I admit, a part of me was thinking about all those times that she could have gone to bed earlier, read aloud in English just for fun or spent a Saturday afternoon goofing off instead of learning logic in a classroom. But I knew that she’d come a long way, in terms of scholastic knowledge, but more importantly in her sense of independence and self-motivation.
So, my daughter wasn’t accepted at gymnasium. It hurts. And it doesn’t seem fair. But, the truth is, if I had to do it over again, I think I’d let her do the same thing.
Sitting together on Anna’s bed, both trying to understand a concept that seemed totally foreign. The glimmer of light when we thought we’d come upon a solution and the total flash of clarity when something finally clicked – yes, I’d do it all again. Would she?

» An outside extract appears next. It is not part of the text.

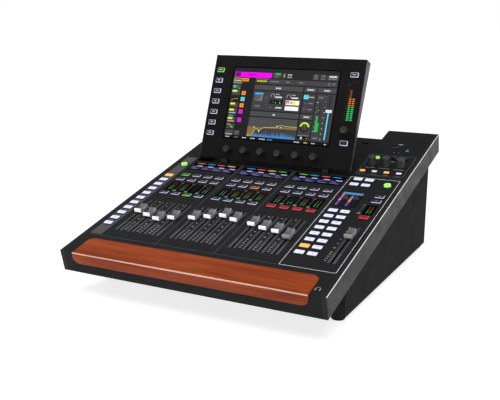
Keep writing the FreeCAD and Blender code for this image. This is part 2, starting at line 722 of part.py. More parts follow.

After the disappointment had worn off a bit, I mentioned to Anna that I was sure glad the studying was over, but that I’d miss learning together with her. Anna agreed.
In two years, Anna can take the gymnasium exams again. Chances are high, she’ll be successful. She knows the process and she knows how to study. If she’s not; we both realize, it’s not the only way forward. In the meantime, it’s clear that she feels a sense of relief. She’s started learning the 50 US states by heart (her idea not mine). She’s reading the Harry Potter series again (one book in Czech, the next in English) and she’s perfecting her front flip on the trampoline.
She’s still trying to convince her dad to buy her the phone, based on her effort not the end result, but that’s one battle I’m not getting into.